_Task requirements_
Say how many lines hold the string "joints", and nothing more.

============================================================

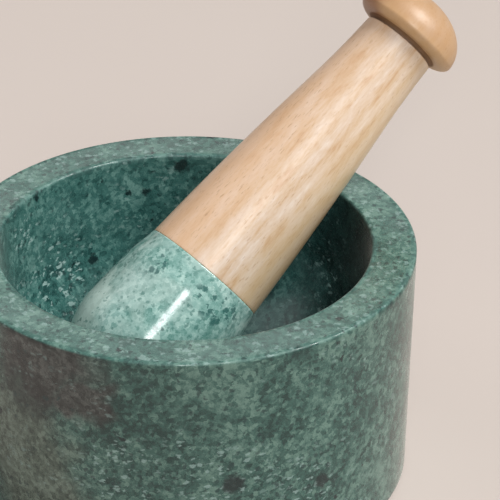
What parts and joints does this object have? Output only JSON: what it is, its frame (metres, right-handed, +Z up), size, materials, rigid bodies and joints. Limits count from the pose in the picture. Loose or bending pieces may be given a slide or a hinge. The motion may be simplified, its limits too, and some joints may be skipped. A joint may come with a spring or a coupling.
{
  "type": "mortar and pestle",
  "caption": "Cylindrical green marble mortar with a round-bottomed bowl and a leaning pestle: marble head, turned wooden handle with a ball knob, felt pad under the base.",
  "frame": {"origin": "centre of the felt pad's underside, on the mortar's axis, on the surface the mortar stands on", "axes": "+Z up along the mortar's axis; +X to the right and +Y away from someone facing it, so the pestle leans towards +X and +Y"},
  "size_m": [0.155, 0.14, 0.1364],
  "materials": {
    "green_marble": "honed green marble with dark clouds and pale flecks",
    "polished_marble": "polished pale green marble with dark flecks",
    "pale_wood": "turned, sanded and waxed pale hardwood",
    "felt": "pressed wool felt",
    "zinc_steel": "zinc-plated thread",
    "epoxy": "cured resin"
  },
  "bodies": {
    "mortar": {"mortar_bowl": "green_marble", "base_pad": "felt"},
    "pestle": {"pestle_head": "polished_marble", "pestle_handle": "pale_wood", "joint_stud": "zinc_steel", "epoxy_sleeve": "epoxy"}
  },
  "joints": [
    {"name": "pestle_lift", "type": "slide", "parent": "mortar", "child": "pestle", "axis": [0, 0, 1], "range_m": [0, 0.08]}
  ]
}
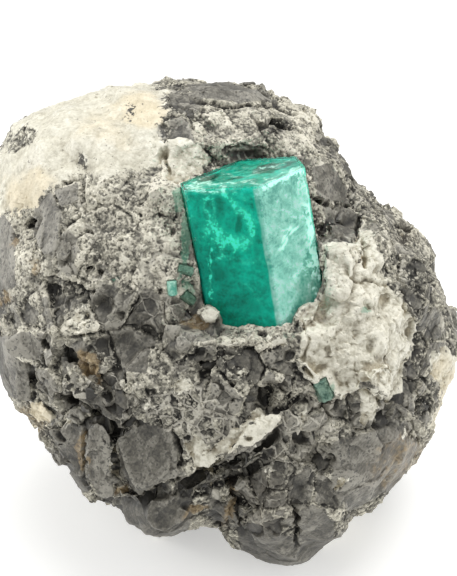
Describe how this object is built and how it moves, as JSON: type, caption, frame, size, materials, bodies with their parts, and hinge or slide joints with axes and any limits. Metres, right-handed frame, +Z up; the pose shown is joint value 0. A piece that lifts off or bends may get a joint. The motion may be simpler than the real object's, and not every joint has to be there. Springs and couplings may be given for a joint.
{
  "type": "emerald in matrix",
  "caption": "Six-sided green emerald prism standing in a boulder of black shale breccia and white calcite, with small emerald crystals beside it.",
  "frame": {"origin": "middle of the flat broken face that the stone rests on", "axes": "+Z up out of the resting face, the display face with the emerald towards -Y and leaning back, +X to the right as seen from the front"},
  "size_m": [0.0768, 0.0712, 0.0701],
  "materials": {
    "shale_and_calcite": "rough broken black shale with white calcite",
    "emerald": "clear deep green crystal, smooth faces",
    "pale_emerald": "clear pale green crystal"
  },
  "bodies": {
    "root": {"matrix": "shale_and_calcite", "emerald": "emerald", "small_emerald_1": "pale_emerald", "small_emerald_2": "pale_emerald", "small_emerald_3": "pale_emerald", "small_emerald_4": "pale_emerald"}
  },
  "joints": []
}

============================================================

_Output_
4